>> begin MATERIAL PROVIDED

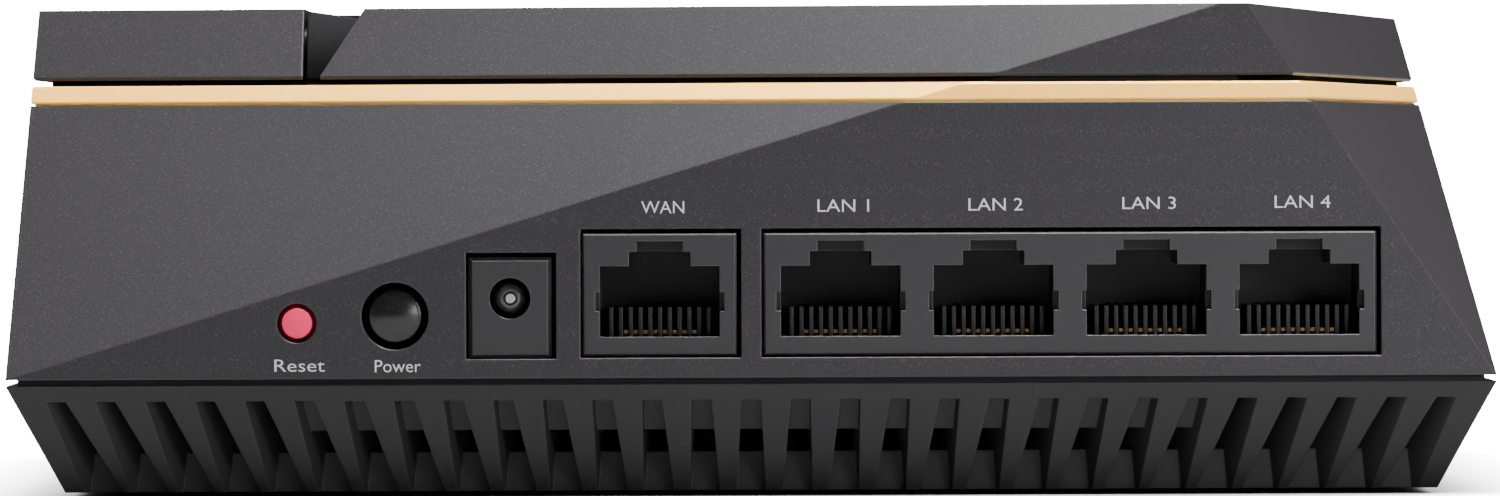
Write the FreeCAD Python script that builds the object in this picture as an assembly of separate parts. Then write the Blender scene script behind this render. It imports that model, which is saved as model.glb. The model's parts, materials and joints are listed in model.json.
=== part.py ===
import FreeCAD, Part
import math
import os

# Wireless router: a square faceted casing on a vented base, a gold band, and four antennas
# that fold flat on top. The rear side, with the sockets, faces -Y. The router stands on Z = 0.
# Each side is the rear side turned a quarter turn at a time, so the casing is a pinwheel.
# The rear and front antennas have slanted tips, and the other two square ones.

# Outline
half_width = 77.5            # half the width at the waist, the widest level
base_tuck = 5.8              # the base is this much narrower on each side at its underside
lean_dark = 0.0494           # inward lean of a socket facet, per mm of height
edge_shift = 0.6621          # inward shift of the bright edge, per mm of height
facet_end = 2.6              # length of a socket facet at the very top

# Heights, from the table upwards
foot_proud = 0.6
base_height = 11.26
waist_gap = 0.63
casing_height = 28.56
band_gap = 0.22
band_height = 1.88
antenna_gap = 0.60
lip_height = 0.31
blade_height = 7.20

# Walls and fits
casing_wall = 2.2
base_floor = 2.0
fin_depth = 4.8              # from the outer face of the base to its inner wall
inner_wall = 1.6
band_width = 0.95
band_bevel = 0.2
skin = 1.4                   # antenna shell
cheek = 1.0                  # thin tip wall that hides the next hinge post
lip_width = 1.35             # the lip under the rim of an antenna
fold_gap = 0.3               # from the deck to a folded antenna
ledge_thick = 2.0
ledge_inset = 9.0
well_wall = 1.2
well_side = 4.2              # from the hinge axis to the straight side of its well
slip = 0.1                   # gap between fixed parts that fit inside one another
running_gap = 0.35           # gap between parts that move past one another
bore_gap = 0.05              # radial gap of a shaft in its bore

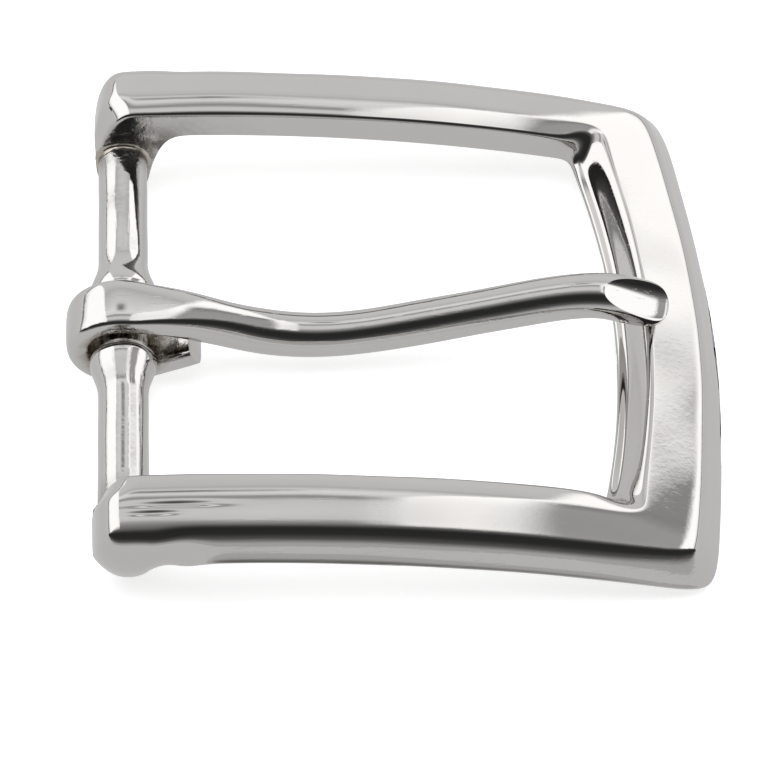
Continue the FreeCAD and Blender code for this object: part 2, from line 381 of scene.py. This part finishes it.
def make_frame(material):
    rings = half_rings(1) + [crossbar_ring(0.0)] + half_rings(-1)[::-1]
    grid = skin_points(rings, *frame_density)
    flat = grid.reshape(-1, 3)
    outward = grid_normals(grid).reshape(-1, 3)
    offset = (ripple(flat, frame_waves) - dents(flat))[:, None] * outward
    flat = flat + offset * (outward[:, 2:] > 0)
    flat[:, 2] = np.maximum(flat[:, 2], rest_z)
    mesh = tube_mesh("frame_polished", flat.reshape(grid.shape))
    point_attribute(mesh, "shade_and_stain", frame_painted_shade)
    point_attribute(mesh, "peel", frame_peel)
    finish_piece("frame_polished", mesh, material, "frame", "frame")


# --- hinge bar and its two braze beads ------------------------------------------------------------
bar_points_around = 112
bead_points_around = 192
bead_arc_steps = 12
# (waves round the bar, share of the bead's unevenness)
bead_waves = ((2, 0.40), (5, 0.25), (11, 0.20), (19, 0.15))


def lathe(profile, count):
    """Grid of points turned round the Y axis from (radius, y) pairs."""
    grid = np.zeros((len(profile), count, 3))
    for a, (radius, y) in enumerate(profile):
        for b in range(count):
            angle = 2 * math.pi * b / count
            grid[a, b] = (radius * math.cos(angle), y, radius * math.sin(angle))
    return grid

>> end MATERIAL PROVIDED

TASK DETAILS: Tally the lines above that contain the word "scene", and reply with only the number.

TASK SOLUTION: 2